In questa puntata parleremo delle buone maniere a tavola, oggetto di un bellissimo saggio scritto da Margaret Visser, e pubblicato da Slow Food Editore.
La storia delle buone maniere a tavola, i rituali che ne hanno determinato l’affermazione nascono da un preciso elemento: ridurre, fino a reprimerla, la violenza insita nel mangiare. Può apparire strano, assurdo, ma portare il cibo alla bocca è, di per sé, un atto aggressivo; gli stessi strumenti che utilizziamo, coltelli, forchette, vetro dei bicchieri e delle bottiglie, possono rapidamente trasformarsi in armi. Le scene stesse di violenza che si scatenavano, spesso, nelle cucine, il bassissimo ruolo sociale che aveva un cuoco fino a pochi decenni fa, ne sono la testimonianza.
Nel corso dei secoli, si dei secoli perché l’affermazione delle buone maniere è stato ed è un lungo processo, si è affermato un comportamento appropriato da tenere a tavola, un controllo della bocca, mentre mastica ma anche mentre parla a tavola, e in generale anche del resto del corpo: stare seduti correttamente, vestirsi in modo adeguato, lavarsi le mani, non mangiare più con le mani.
Il risultato più straordinario che il rituale delle buone maniere ha ottenuto è aver trasformato un bisogno individuale, quello di mangiare tutti i giorni per non morire, in un mezzo per creare, dice il saggio della Visser, un senso di comunità.
Mangiare è l’atto più facile della catena del cibo, infatti noi umani dobbiamo faticare per procurarci il cibo. Un tempo si doveva cacciare, oggi si va al supermercato o nei negozi di vicinato, un grande passo avanti ma le altre azioni sono rimaste identiche. Anche oggi, la pandemia ne è stata una dimostrazione iniziale e, in molti paesi del mondo è un accadimento quotidiano la lotta per procurarci il cibo, per assicurarcene una riserva costante, conservarlo, prepararlo attraverso la pulizia, il taglio, la cottura, il servizio. Infine mangiarlo. E qui entrano in gioco le buone maniere, i rituali che hanno riempito, negli ultimi due secoli, migliaia di pagine del galateo.
Un fenomeno planetario che ribadisce l’importanza di una parola: condivisione. Infatti tutte le popolazioni, tutte le tribù, anche quelle più lontane da noi come cultura, hanno stabilito regole, gesti, pulizia, rispetto per gli altri nel momento del pasto.

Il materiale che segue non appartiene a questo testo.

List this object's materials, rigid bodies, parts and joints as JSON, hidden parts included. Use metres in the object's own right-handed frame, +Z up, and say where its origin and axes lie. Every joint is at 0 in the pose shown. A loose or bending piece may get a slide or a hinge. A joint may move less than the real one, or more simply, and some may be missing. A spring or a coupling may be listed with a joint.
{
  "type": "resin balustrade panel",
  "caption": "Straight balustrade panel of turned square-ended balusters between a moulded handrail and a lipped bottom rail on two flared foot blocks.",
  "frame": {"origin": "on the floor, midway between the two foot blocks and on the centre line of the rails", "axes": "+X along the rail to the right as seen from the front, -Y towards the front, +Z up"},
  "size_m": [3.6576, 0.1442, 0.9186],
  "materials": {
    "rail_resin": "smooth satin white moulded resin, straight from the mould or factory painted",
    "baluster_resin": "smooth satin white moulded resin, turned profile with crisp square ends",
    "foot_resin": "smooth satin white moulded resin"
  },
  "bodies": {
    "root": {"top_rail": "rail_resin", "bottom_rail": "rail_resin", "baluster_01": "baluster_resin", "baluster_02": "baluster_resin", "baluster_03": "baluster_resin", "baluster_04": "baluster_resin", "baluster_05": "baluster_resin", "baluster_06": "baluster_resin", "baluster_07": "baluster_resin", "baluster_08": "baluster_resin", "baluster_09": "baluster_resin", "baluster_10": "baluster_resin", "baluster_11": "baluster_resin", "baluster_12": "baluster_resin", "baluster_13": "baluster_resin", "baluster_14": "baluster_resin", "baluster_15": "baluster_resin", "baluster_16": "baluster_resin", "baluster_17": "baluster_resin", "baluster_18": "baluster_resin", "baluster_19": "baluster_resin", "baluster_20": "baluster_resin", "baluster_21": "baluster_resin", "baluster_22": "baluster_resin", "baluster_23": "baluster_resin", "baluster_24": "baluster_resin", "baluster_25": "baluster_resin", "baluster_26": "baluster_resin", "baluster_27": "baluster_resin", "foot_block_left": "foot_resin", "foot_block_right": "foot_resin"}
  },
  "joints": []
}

Come se ospitalità generasse, di per sé, altra ospitalità. Come se, è questo è un dato certo, mangiare insieme aiuti a superare i conflitti. Non è un caso il detto che i migliori affari si fanno a tavola. Però sono necessarie regole: saper affrontare una conversazione, anche nei toni; vestirsi adeguatamente all’ambiente, rispettare gli altri seduti allo stesso tavolo sono solo alcune delle azioni che implica un invito a condividere il cibo.
Sembrerebbe impegnativo e lo è, ma questa forma d’intrattenimento generata da una cena o un pranzo è una delle più apprezzate. Essere invitati a cena, lo scriveva già nel 1879 un aristocratico su uno dei tanti libri sul galateo, “implica un livello di stima superiore a quello di qualsiasi altro invito e, ancor più importante, è una forma di cortesia che può essere prontamente ricambiata e questa possibilità la rende preferibile a ogni altra”.

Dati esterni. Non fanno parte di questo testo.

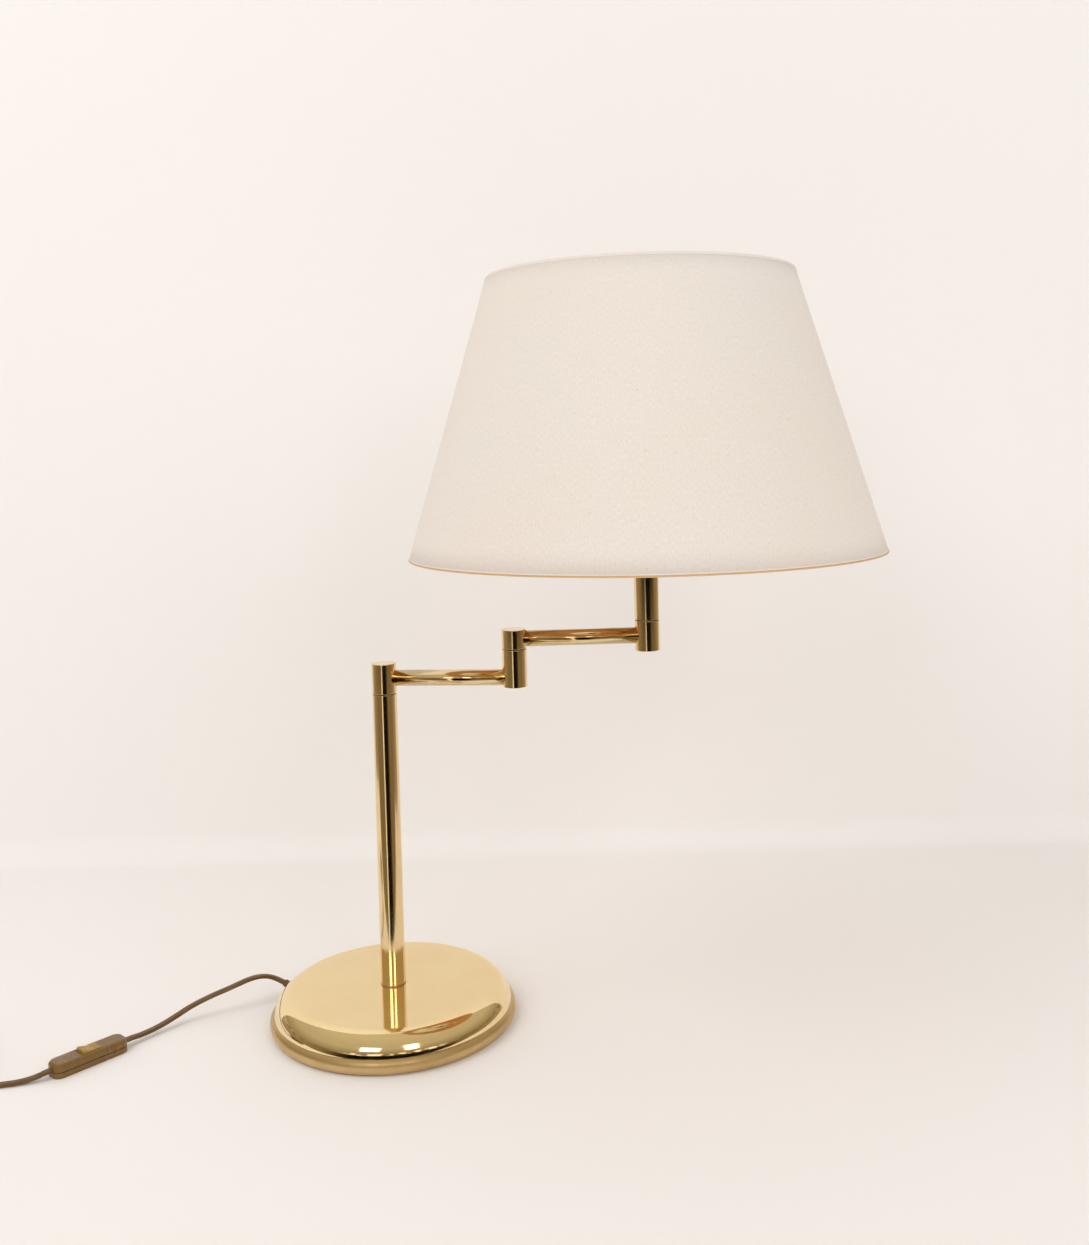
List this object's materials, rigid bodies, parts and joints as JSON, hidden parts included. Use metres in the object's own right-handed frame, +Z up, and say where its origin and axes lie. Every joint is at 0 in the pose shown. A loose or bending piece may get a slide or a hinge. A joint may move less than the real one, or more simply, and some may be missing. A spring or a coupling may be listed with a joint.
{
  "type": "swing arm table lamp",
  "caption": "Table lamp with a weighted round base, a post, two swinging arms, a turning stem with an empire shade, and a flat lead with a rocker switch.",
  "frame": {"origin": "centre of the base's underside, on the surface that the lamp stands on", "axes": "+Z up; +X towards where the arms reach out at rest; +Y to the back, where the lead leaves the base"},
  "size_m": [0.8107, 0.38, 0.602],
  "materials": {
    "polished_brass": "mirror polished and lacquered",
    "satin_brass": "satin, slightly tarnished",
    "zinc_steel": "zinc plated",
    "dark_steel": "blackened",
    "cast_iron": "as cast",
    "felt": "green felt",
    "nylon": "dark nylon",
    "brown_cord": "ribbed flat PVC cord",
    "brown_plastic": "glossy moulded",
    "gold_plastic": "glossy moulded",
    "contact_brass": "nickelled brass",
    "tie_fabric": "woven strap",
    "phenolic": "black thermoset",
    "porcelain": "glazed",
    "white_wire": "white epoxy",
    "shade_fabric": "slub cotton on a plastic lining",
    "aluminium": "bare",
    "opal_glass": "opal"
  },
  "bodies": {
    "base": {"felt_pad": "felt", "base_plate": "zinc_steel", "plate_screws": "zinc_steel", "base_band": "satin_brass", "base_weight": "cast_iron", "base_cover": "polished_brass", "base_nut": "zinc_steel", "base_nipple": "zinc_steel", "foot_washer": "satin_brass", "post_bushes": "satin_brass", "post_tube": "polished_brass", "post_pivot": "zinc_steel", "post_washer": "nylon", "post_nut": "zinc_steel", "cord_relief": "brown_plastic", "base_wire": "brown_cord", "switch_base": "brown_plastic", "switch_cover": "brown_plastic", "cord_lead": "brown_cord", "cord_tail": "brown_cord", "cord_coil": "brown_cord", "cord_end": "brown_cord", "cord_tie": "tie_fabric", "plug_body": "brown_plastic", "plug_pins": "contact_brass"},
    "lower_arm": {"head_barrel": "polished_brass", "head_cap": "polished_brass", "lower_arm_tube": "polished_brass", "elbow_barrel": "polished_brass", "elbow_floor_cap": "polished_brass", "elbow_pivot": "zinc_steel", "elbow_set_screw": "dark_steel", "elbow_washer": "nylon", "elbow_nut": "zinc_steel", "lower_arm_wire": "brown_cord"},
    "upper_arm": {"hinge_barrel": "polished_brass", "hinge_cap": "polished_brass", "upper_arm_tube": "polished_brass", "end_barrel": "polished_brass", "end_floor_cap": "polished_brass", "end_pivot": "zinc_steel", "end_washer": "nylon", "end_nut": "zinc_steel", "upper_arm_wire": "brown_cord"},
    "stem": {"stem_bush": "satin_brass", "stem_tube": "polished_brass", "stem_head": "satin_brass", "stem_nipple": "zinc_steel", "holder_cup": "phenolic", "holder_sleeve": "phenolic", "holder_insert": "porcelain", "holder_contacts": "contact_brass", "shade_nut": "phenolic", "shade_carrier": "white_wire", "shade_ring_low": "white_wire", "shade_ring_top": "white_wire", "shade_panel": "shade_fabric", "bulb_cap": "aluminium", "bulb_glass": "opal_glass"},
    "rocker": {"switch_rocker": "gold_plastic"}
  },
  "joints": [
    {"name": "lower_arm_swing", "type": "hinge", "parent": "base", "child": "lower_arm", "pos_m": [0, 0, 0.2696], "axis": [0, 0, 1], "range_deg": [-164, 176]},
    {"name": "upper_arm_swing", "type": "hinge", "parent": "lower_arm", "child": "upper_arm", "pos_m": [0.10741, -0.01129, 0.3055], "axis": [0, 0, 1], "range_deg": [-177, 163]},
    {"name": "stem_turn", "type": "hinge", "parent": "upper_arm", "child": "stem", "pos_m": [0.21539, -0.0094, 0.326], "axis": [0, 0, 1], "range_deg": [-170, 170]},
    {"name": "switch_rock", "type": "hinge", "parent": "base", "child": "rocker", "pos_m": [-0.229, -0.063, 0.0066], "axis": [-0.7431, 0.6691, 0], "range_deg": [-12, 0]}
  ]
}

Queste cose sono state scritte due secoli fa ma restano valide anche oggi, se ci pensiamo bene, non foss’altro perché il cibo è la grande necessità cui tutti ci sottomettiamo, farne a meno sappiamo bene cosa significa.
Oggi molti dei rituali in voga anche solo trent’anni fa si stanno modificando, e questo avviene sempre nei momenti di transizione, come quello attuale, dove le vecchie abitudini stanno scomparendo ma le nuove non ci sono ancora. Questo genera disagi, incomprensioni, disaccordi e il periodo che stiamo vivendo ne è la conferma. Questo avviene anche a tavola, al ristorante dove tutto quello che implica un’elaborazione è quasi respinto a favore dell’essenzialità: negli arredi della tavola ad esempio, ma anche nel racconto del piatto, nell’informalità del servizio.
Ma resta e si afferma sempre di più la buona educazione, il dialogo rilassato, un ambiente gradevole, pulito, senza inquinamento acustico, dove appare chiaro, fin dal primo boccone, che ciò che stiamo mangiando ha avuto, alle spalle, in cucina, un pensiero per il nostro benessere. Anche queste sono buone maniere!
Alla prossima puntata di Cibo e accoglienza!